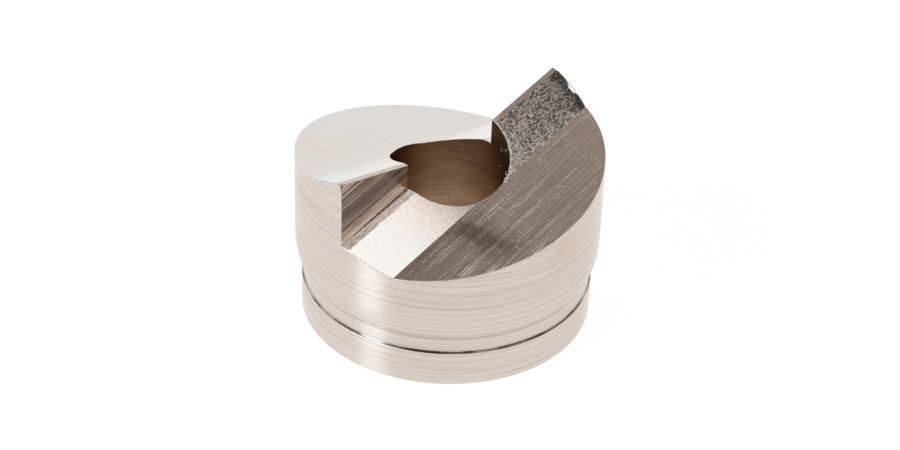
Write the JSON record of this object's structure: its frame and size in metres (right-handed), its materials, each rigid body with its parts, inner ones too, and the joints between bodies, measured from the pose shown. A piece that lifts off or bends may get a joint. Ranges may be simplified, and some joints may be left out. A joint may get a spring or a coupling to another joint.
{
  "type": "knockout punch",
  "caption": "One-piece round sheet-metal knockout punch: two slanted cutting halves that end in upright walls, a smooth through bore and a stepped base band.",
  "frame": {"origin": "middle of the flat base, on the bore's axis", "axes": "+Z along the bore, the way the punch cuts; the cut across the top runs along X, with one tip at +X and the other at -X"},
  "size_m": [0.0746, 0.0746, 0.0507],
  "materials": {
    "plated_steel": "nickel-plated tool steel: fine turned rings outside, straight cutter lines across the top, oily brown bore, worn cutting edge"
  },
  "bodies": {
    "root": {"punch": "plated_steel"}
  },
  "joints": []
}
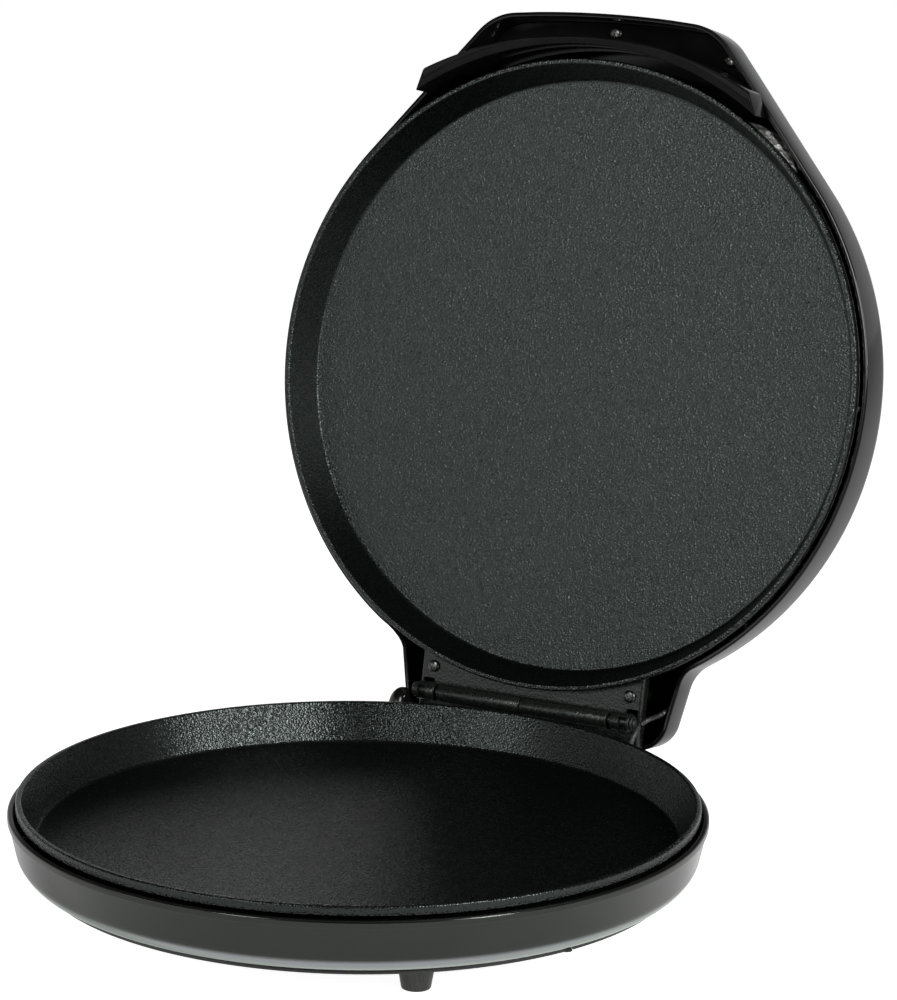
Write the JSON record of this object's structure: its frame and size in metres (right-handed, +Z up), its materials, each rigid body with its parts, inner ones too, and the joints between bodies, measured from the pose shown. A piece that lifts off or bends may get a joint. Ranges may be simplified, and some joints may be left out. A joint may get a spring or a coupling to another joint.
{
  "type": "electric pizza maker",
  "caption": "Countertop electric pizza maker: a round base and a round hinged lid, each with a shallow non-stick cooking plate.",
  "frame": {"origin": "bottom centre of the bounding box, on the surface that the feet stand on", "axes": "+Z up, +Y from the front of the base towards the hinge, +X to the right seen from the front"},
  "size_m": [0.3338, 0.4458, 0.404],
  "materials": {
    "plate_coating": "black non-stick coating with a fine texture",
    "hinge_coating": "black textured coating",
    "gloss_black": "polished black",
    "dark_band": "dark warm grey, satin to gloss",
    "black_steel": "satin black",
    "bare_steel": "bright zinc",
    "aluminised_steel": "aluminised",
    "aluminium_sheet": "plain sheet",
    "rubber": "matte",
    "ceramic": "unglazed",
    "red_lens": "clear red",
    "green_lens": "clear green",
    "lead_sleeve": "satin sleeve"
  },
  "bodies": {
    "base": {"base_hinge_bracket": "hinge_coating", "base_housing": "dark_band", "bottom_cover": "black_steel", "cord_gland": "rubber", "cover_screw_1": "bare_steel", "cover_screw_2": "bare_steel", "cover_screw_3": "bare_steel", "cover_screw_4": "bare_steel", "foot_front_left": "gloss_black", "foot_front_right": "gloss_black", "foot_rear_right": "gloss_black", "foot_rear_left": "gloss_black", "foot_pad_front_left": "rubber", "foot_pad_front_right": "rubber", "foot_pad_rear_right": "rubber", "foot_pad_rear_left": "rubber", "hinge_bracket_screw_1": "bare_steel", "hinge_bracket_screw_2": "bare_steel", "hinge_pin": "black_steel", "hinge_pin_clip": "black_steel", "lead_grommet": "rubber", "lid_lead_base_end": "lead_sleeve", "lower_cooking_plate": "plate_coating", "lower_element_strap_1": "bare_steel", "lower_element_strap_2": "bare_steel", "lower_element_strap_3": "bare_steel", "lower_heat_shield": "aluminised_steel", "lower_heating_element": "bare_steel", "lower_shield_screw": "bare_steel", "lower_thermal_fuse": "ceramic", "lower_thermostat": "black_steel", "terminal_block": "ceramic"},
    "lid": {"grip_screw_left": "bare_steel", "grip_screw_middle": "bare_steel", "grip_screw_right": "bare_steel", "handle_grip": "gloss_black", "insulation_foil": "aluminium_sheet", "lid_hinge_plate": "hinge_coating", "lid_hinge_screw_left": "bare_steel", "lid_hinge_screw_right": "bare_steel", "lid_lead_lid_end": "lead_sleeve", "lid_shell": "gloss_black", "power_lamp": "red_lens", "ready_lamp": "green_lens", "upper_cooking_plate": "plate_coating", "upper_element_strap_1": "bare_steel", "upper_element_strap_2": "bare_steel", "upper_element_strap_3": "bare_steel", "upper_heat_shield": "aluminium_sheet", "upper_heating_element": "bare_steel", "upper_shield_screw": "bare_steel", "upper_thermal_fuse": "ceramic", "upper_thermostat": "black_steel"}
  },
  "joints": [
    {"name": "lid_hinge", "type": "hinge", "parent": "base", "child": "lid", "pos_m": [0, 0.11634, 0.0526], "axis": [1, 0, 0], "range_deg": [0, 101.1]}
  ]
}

> Task directions:
Print again each line of the listing above, exactly as it appears.

> Completed task:
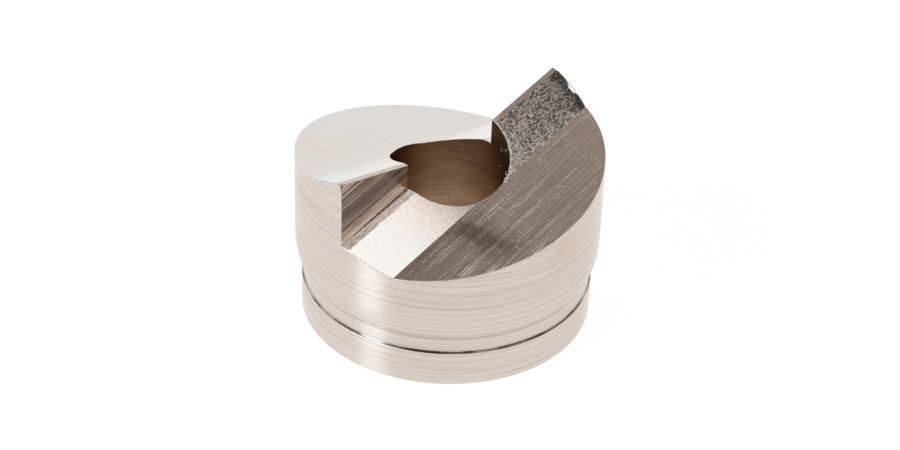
Write the JSON record of this object's structure: its frame and size in metres (right-handed), its materials, each rigid body with its parts, inner ones too, and the joints between bodies, measured from the pose shown. A piece that lifts off or bends may get a joint. Ranges may be simplified, and some joints may be left out. A joint may get a spring or a coupling to another joint.
{
  "type": "knockout punch",
  "caption": "One-piece round sheet-metal knockout punch: two slanted cutting halves that end in upright walls, a smooth through bore and a stepped base band.",
  "frame": {"origin": "middle of the flat base, on the bore's axis", "axes": "+Z along the bore, the way the punch cuts; the cut across the top runs along X, with one tip at +X and the other at -X"},
  "size_m": [0.0746, 0.0746, 0.0507],
  "materials": {
    "plated_steel": "nickel-plated tool steel: fine turned rings outside, straight cutter lines across the top, oily brown bore, worn cutting edge"
  },
  "bodies": {
    "root": {"punch": "plated_steel"}
  },
  "joints": []
}
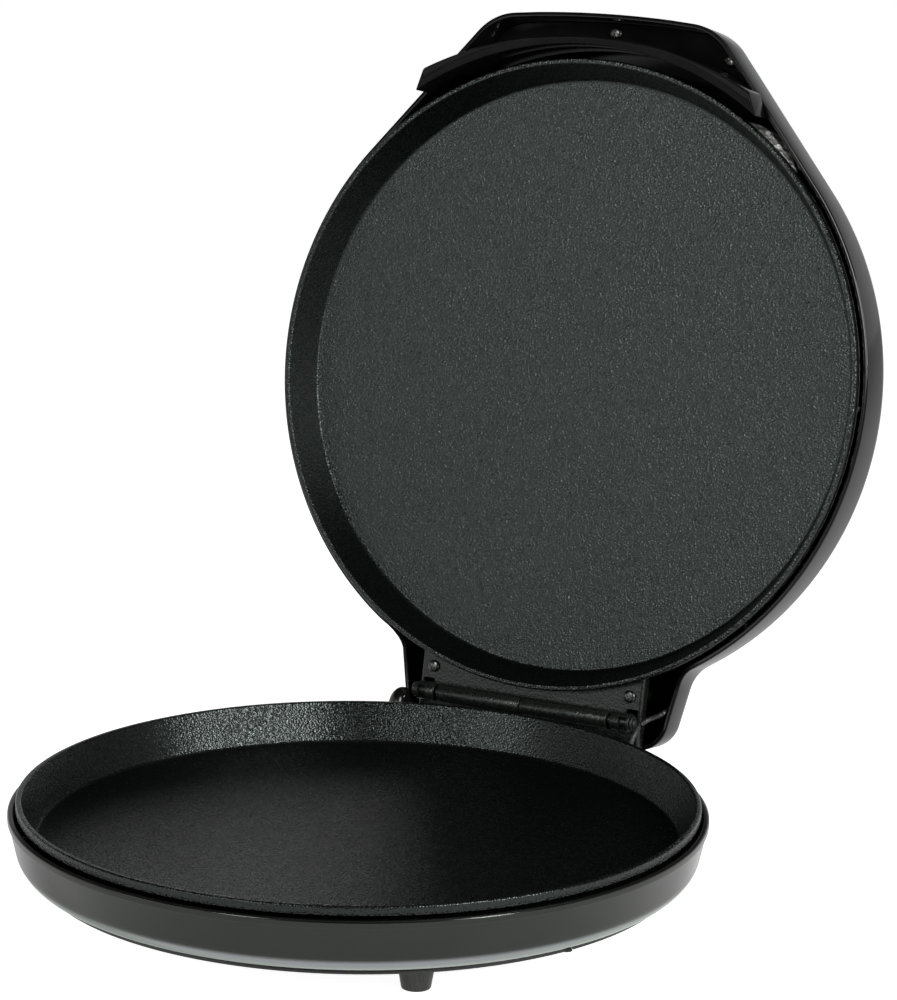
Write the JSON record of this object's structure: its frame and size in metres (right-handed, +Z up), its materials, each rigid body with its parts, inner ones too, and the joints between bodies, measured from the pose shown. A piece that lifts off or bends may get a joint. Ranges may be simplified, and some joints may be left out. A joint may get a spring or a coupling to another joint.
{
  "type": "electric pizza maker",
  "caption": "Countertop electric pizza maker: a round base and a round hinged lid, each with a shallow non-stick cooking plate.",
  "frame": {"origin": "bottom centre of the bounding box, on the surface that the feet stand on", "axes": "+Z up, +Y from the front of the base towards the hinge, +X to the right seen from the front"},
  "size_m": [0.3338, 0.4458, 0.404],
  "materials": {
    "plate_coating": "black non-stick coating with a fine texture",
    "hinge_coating": "black textured coating",
    "gloss_black": "polished black",
    "dark_band": "dark warm grey, satin to gloss",
    "black_steel": "satin black",
    "bare_steel": "bright zinc",
    "aluminised_steel": "aluminised",
    "aluminium_sheet": "plain sheet",
    "rubber": "matte",
    "ceramic": "unglazed",
    "red_lens": "clear red",
    "green_lens": "clear green",
    "lead_sleeve": "satin sleeve"
  },
  "bodies": {
    "base": {"base_hinge_bracket": "hinge_coating", "base_housing": "dark_band", "bottom_cover": "black_steel", "cord_gland": "rubber", "cover_screw_1": "bare_steel", "cover_screw_2": "bare_steel", "cover_screw_3": "bare_steel", "cover_screw_4": "bare_steel", "foot_front_left": "gloss_black", "foot_front_right": "gloss_black", "foot_rear_right": "gloss_black", "foot_rear_left": "gloss_black", "foot_pad_front_left": "rubber", "foot_pad_front_right": "rubber", "foot_pad_rear_right": "rubber", "foot_pad_rear_left": "rubber", "hinge_bracket_screw_1": "bare_steel", "hinge_bracket_screw_2": "bare_steel", "hinge_pin": "black_steel", "hinge_pin_clip": "black_steel", "lead_grommet": "rubber", "lid_lead_base_end": "lead_sleeve", "lower_cooking_plate": "plate_coating", "lower_element_strap_1": "bare_steel", "lower_element_strap_2": "bare_steel", "lower_element_strap_3": "bare_steel", "lower_heat_shield": "aluminised_steel", "lower_heating_element": "bare_steel", "lower_shield_screw": "bare_steel", "lower_thermal_fuse": "ceramic", "lower_thermostat": "black_steel", "terminal_block": "ceramic"},
    "lid": {"grip_screw_left": "bare_steel", "grip_screw_middle": "bare_steel", "grip_screw_right": "bare_steel", "handle_grip": "gloss_black", "insulation_foil": "aluminium_sheet", "lid_hinge_plate": "hinge_coating", "lid_hinge_screw_left": "bare_steel", "lid_hinge_screw_right": "bare_steel", "lid_lead_lid_end": "lead_sleeve", "lid_shell": "gloss_black", "power_lamp": "red_lens", "ready_lamp": "green_lens", "upper_cooking_plate": "plate_coating", "upper_element_strap_1": "bare_steel", "upper_element_strap_2": "bare_steel", "upper_element_strap_3": "bare_steel", "upper_heat_shield": "aluminium_sheet", "upper_heating_element": "bare_steel", "upper_shield_screw": "bare_steel", "upper_thermal_fuse": "ceramic", "upper_thermostat": "black_steel"}
  },
  "joints": [
    {"name": "lid_hinge", "type": "hinge", "parent": "base", "child": "lid", "pos_m": [0, 0.11634, 0.0526], "axis": [1, 0, 0], "range_deg": [0, 101.1]}
  ]
}